Belper Neighbourhood Plan Working Group c/o Belper Town Council, The Butts, Belper, Derbys. DE56 1HX
Site last updated 24-10-17
A number of Belper residents find it hard to understand why Belper is of such significance that it is considered to be part of a World Heritage Site when compared with other sites of worldwide renown such as Serengeti National Park, Tanzania, and the Taj Mahal, India. The problem may be, to misquote an ancient saying, that “the Derwent Valley Mills World Heritage Site (DVM WHS) is not without honour except in its own town”.

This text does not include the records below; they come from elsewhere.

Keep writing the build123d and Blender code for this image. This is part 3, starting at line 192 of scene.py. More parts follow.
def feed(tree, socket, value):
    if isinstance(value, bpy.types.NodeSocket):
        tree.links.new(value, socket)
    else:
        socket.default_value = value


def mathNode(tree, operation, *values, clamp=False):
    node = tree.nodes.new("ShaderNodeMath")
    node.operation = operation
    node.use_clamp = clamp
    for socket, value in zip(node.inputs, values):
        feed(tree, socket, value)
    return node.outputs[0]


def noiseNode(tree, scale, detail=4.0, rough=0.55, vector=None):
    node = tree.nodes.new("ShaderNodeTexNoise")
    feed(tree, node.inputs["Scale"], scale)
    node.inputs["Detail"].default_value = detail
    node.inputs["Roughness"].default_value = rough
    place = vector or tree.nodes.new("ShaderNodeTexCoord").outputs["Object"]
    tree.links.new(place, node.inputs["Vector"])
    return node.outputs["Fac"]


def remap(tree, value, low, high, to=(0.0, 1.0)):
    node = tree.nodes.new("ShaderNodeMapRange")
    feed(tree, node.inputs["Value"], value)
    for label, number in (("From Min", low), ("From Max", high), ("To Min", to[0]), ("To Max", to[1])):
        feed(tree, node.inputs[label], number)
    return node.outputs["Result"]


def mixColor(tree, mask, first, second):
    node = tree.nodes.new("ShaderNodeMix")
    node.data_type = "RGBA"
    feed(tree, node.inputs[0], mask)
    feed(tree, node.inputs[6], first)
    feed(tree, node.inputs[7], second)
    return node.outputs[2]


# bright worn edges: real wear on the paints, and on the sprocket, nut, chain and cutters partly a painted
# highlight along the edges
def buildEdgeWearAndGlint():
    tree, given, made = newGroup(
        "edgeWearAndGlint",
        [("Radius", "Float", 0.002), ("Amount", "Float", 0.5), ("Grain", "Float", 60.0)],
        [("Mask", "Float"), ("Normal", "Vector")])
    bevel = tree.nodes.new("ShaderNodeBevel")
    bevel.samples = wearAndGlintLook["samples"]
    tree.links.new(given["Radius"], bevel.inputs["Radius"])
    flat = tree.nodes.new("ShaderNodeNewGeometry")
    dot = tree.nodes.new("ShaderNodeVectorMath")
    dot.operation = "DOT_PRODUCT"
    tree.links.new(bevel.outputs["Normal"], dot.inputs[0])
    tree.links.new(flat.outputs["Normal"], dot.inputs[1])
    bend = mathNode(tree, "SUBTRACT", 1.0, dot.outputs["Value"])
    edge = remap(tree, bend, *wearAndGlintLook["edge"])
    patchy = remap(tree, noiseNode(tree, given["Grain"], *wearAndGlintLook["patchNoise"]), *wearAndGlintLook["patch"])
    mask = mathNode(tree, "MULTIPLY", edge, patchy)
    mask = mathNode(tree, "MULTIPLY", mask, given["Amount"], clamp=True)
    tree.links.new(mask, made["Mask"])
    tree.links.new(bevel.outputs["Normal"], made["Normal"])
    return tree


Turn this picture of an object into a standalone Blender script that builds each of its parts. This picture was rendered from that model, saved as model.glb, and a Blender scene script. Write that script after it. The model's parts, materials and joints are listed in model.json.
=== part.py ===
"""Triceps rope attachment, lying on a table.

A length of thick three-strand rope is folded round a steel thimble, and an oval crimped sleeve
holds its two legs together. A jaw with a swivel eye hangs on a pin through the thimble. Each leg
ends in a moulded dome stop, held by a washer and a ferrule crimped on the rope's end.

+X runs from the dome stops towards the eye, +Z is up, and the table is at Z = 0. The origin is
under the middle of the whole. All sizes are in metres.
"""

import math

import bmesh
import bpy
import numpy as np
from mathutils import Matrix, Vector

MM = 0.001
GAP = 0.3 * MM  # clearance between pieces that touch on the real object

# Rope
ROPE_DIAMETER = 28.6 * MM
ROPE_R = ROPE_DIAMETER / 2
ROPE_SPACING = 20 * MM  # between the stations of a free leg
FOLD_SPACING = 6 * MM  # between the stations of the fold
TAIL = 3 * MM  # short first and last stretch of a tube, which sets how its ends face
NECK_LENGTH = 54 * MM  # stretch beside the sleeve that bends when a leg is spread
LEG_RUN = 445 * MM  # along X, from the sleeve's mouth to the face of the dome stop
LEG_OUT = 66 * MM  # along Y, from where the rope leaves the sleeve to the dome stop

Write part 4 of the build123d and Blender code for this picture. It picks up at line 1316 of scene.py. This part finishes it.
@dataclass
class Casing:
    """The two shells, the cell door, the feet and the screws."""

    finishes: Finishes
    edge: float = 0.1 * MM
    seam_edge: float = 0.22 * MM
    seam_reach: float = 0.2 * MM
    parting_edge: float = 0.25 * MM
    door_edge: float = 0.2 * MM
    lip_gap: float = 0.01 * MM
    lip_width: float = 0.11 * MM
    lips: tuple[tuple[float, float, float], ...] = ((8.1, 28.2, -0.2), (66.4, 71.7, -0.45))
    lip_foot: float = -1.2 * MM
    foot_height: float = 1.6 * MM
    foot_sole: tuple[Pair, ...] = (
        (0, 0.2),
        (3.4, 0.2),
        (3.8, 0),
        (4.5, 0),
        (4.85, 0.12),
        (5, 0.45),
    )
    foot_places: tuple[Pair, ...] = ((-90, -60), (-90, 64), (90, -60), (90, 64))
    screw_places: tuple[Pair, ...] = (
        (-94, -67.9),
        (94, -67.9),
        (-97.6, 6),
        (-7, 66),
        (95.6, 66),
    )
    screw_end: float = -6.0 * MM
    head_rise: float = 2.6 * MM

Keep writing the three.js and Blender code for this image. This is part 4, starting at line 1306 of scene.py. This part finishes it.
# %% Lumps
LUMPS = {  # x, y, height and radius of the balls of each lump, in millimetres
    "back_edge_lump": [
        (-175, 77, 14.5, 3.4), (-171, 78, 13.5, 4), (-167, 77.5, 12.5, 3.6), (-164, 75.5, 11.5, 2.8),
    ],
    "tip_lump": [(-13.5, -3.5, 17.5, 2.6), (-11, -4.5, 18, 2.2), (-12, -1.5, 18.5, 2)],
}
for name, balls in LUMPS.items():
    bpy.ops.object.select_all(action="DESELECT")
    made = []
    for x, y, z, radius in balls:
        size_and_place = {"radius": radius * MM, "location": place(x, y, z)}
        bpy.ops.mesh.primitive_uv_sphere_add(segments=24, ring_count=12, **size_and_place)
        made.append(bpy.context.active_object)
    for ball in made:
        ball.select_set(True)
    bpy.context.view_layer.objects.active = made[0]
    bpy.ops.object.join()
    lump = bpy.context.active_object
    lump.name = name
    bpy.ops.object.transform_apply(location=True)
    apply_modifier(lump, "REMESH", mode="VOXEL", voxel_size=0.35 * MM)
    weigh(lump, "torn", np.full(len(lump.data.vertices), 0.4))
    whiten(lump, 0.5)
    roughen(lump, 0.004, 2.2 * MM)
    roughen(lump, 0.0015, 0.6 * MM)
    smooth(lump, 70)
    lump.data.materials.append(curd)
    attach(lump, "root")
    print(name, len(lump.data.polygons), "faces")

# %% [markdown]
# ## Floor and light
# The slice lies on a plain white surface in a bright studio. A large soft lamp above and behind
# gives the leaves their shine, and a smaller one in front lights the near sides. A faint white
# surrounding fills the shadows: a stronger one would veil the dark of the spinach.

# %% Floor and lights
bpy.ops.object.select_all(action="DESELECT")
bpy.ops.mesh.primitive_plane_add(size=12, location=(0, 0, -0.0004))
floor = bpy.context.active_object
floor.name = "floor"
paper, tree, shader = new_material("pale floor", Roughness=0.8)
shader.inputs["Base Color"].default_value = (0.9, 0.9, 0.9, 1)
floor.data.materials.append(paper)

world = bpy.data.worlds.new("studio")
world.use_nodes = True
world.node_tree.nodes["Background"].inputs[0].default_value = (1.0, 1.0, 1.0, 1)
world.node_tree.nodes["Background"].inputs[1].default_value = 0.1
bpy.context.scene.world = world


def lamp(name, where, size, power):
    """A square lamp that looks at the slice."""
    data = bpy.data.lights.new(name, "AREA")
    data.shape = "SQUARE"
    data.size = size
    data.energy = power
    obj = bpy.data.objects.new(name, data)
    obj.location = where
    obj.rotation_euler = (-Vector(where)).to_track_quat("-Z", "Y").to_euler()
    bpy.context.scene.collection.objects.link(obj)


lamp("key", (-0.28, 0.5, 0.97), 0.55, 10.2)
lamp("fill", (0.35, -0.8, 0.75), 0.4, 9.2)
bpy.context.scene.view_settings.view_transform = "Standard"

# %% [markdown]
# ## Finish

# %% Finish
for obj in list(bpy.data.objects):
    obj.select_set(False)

We hope this and the following pages will help residents to understand why Belper is part of a World Heritage Site and the Town’s historic and technological significance on the world stage. There are 10 criteria for World Heritage status. A site must meet at least one of the ten criteria.
The criteria are:-
1) to represent a masterpiece of human creative genius;
2) to exhibit an important interchange of human values, over a span of time or within a cultural area of the world, on developments in architecture or technology, monumental arts, town-planning or landscape design;
3) to bear a unique or at least exceptional testimony to a cultural tradition or to a civilization which is living or which has disappeared;
4) to be an outstanding example of a type of building, architectural or technological ensemble or landscape which illustrates (a) significant stage(s) in human history;
5) to be an outstanding example of a traditional human settlement, land-use, or sea-use which is representative of a culture (or cultures), or human interaction with the environment especially when it has become vulnerable under the impact of irreversible change;
6) to be directly or tangibly associated with events or living traditions, with ideas, or with beliefs, with artistic and literary works of outstanding universal significance. (The Committee considers that this criterion should preferably be used in conjunction with other criteria);
7) to contain superlative natural phenomena or areas of exceptional natural beauty and aesthetic importance;
8) to be outstanding examples representing major stages of earth's history, including the record of life, significant on-going geological processes in the development of landforms, or significant geomorphic or physiographic features;
9) to be outstanding examples representing significant on-going ecological and biological processes in the evolution and development of terrestrial, fresh water, coastal and marine ecosystems and communities of plants and animals;
10) to contain the most important and significant natural habitats for in-situ conservation of biological diversity, including those containing threatened species of outstanding universal value from the point of view of science or conservation.